During a Twitter tirade in defense of Kim Kardashian — fallout from a misinterpreted tweet from Wiz Khalifa — Kanye West chucked a molotov cocktail of truth at the Taylor Gang rapper’s entire discography: “No one has ever listened to one of your albums all the way through.” It was a pointed bit of criticism lost in a wave of misogyny and self-serving rhetoric; the Wiz Khalifa catalog is not only spotty (at best), it’s boring. It has a clear expiration date on the packaging. The Pittsburgh rapper built his stoner brand brick-by-brick with a series of choice mixtapes  chief among them 2008’s Star Power, 2009’s How Fly (with firstmate Curren$y), and 2010’s Kush & Orange Juice  before scoring big with ’10’s “Black and Yellow”, a color-coded Pittsburgh anthem aided by the Steelers’ coincidental push to the Super Bowl. But the albums that followed  Rolling Papers, O.N.I.F.C., and Blacc Hollywood  were pale imitations of that early work, diluted to the most basic elements: weed-roller chic and sing-songy pop pizzazz. Everything started to feel predetermined and trite. Perhaps Khalifa was always unimaginative, but it never used to be so obvious.
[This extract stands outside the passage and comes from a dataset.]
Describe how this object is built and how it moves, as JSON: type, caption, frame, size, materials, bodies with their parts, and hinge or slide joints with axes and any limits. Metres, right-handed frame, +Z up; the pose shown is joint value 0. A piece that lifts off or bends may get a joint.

After years on the chopping block as a deemed sellout, with fans saying they missed “the old Wiz,” it seems that Khalifa, the rapper’s self-titled sixth studio album, is a blatant attempt to appease the long-suffering diehards and recapture the best of his aesthetic. At his most compelling, Wiz was a purveyor of effortless cool with a laidback demeanor that sealed in the foulness emitted by his wordplay. But the cat is out of the bag: Wiz’s raps are empty and generic, so much so that he was the ideal vessel for a fallen action hero tribute song. He’s a star without presence, without complexion, the perfect patsy for peddling everyman platitudes about loss. The Puth-damned “See You Again” was so plain it could’ve been about anybody, allowing listeners to project onto it accordingly. His is a rare brand of hollowness, stanza upon stanza of saying next to nothing. There is a lot of that throughout this record. On “Elevated”, he recycles cliches: “And you can build it then the limit is the sky / Until then I’m with my niggas gettin’ high.” The closer, “iSay”, asks rhetorical questions that might have more value if Wiz asked them internally: “What can I say?/ What can I do?/ To show how much real shit a nigga do.” The answer is pretty simple: Nothing. There isn’t any real estate left to cover in his McStoner paradise.

https://youtube.com/watch?v=seFZY8BtupQ

Don’t tell him that, though. The Pittsburgh native is operating in his own deluded reality, one where he’s exceeding expectations. “This s**t isn’t as easy as it looks. It’s way f**king easier,” he boasts on “City View”, but that’s not even remotely the way it seems if you’re listening outside his kush cloud. Wiz often raps like he’s trying to smash a square block into a round peg; there’s little finesse to what he does, and his ideas are singular and um, bluntly stated, fixed in tenor and purpose. Yet, there isn’t enough force in his bars for them to be effective as instruments of havoc, mashing through cadences on sheer vocal dynamics. Instead, his phrases are inflexible and uneven, and his rhyme schemes are predictable, elementary even (see: “Celebrate” and “Cowboy,” specifically). There aren’t any memorable lines, just sustained filler: rhyming “plane” with “chain” and “car” with “star,” as he has on every project since 2009. This is such old hat by now it’s a stovepipe.

Despite its mind-numbing tedium, Khalifa does manage to muster up some standalone moments that find Wiz’s old time- and space-defying rhythm. The Travis Scott-assisted lead single “Bake Sale” feels like a thumping outtake from Scott’s own debut, Rodeo, and amidst big-budget collaborators TM88, Lex Luger, DJ Spinz, and Juicy J, Wiz delivers his most nimble performance. His sharpest rapping also features on the bass-heavy “No Permission” alongside Chevy Woods. Side by side with Taylor Gang signee Ty Dolla $ign, the two lay some incredibly lush harmonies on “Lit.” Wiz has a decent feel for hooks and occasionally does some interesting things with melody. But it’s simply not enough to retain interest. Sitting all the way through Khalifa one might call for some KK.